Texas lawmakers have been aware of this problem for years, but there has been insufficient progress. Although a considerable amount of money has been poured into finally providing basic infrastructure for some of these residents, there are still many more in need. Additionally, bureaucratic red tape and overlapping agency turf battles guarantee slow advancement.
Moreover, real-estate lobbies resistant to turning over private property rights have fought regulation, allowing new colonias to be built across the state. Although they now have basic water and sewage, impoverished residents still live without paved roads.
The poverty and public health risks of colonias further highlight the need for a more comprehensive state-regulated method of improving conditions. More than 40 percent of people who live in colonias along the border live below the poverty line; 19 percent more struggle just above it. In an interview with the Kinder Institute for Urban Research, Federal Reserve Bank development analyst Emily Ryder Perlmeter discussed the additional effort the state must provide.

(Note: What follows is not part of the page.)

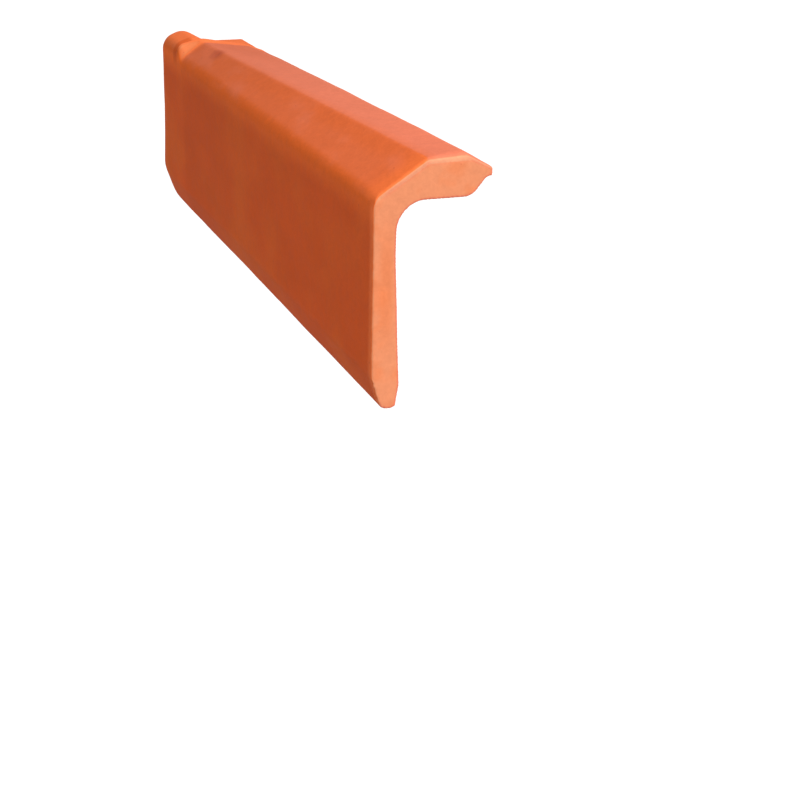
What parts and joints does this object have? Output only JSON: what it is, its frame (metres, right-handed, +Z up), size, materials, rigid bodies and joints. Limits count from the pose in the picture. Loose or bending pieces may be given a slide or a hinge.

“For a time, people weren’t even aware of this,” Perlmeter said. “Now a lot of funding has gone into these communities, but it will take a lot more money and a lot more time and effort to get all the government agencies on board to fix these issues.”
While these projects require substantial investment from the state, current inefficient initiatives have condemned thousands of Texans to live without basic necessities. The Texas legislature has an obligation to this significant segment of its population to provide them with basic infrastructure.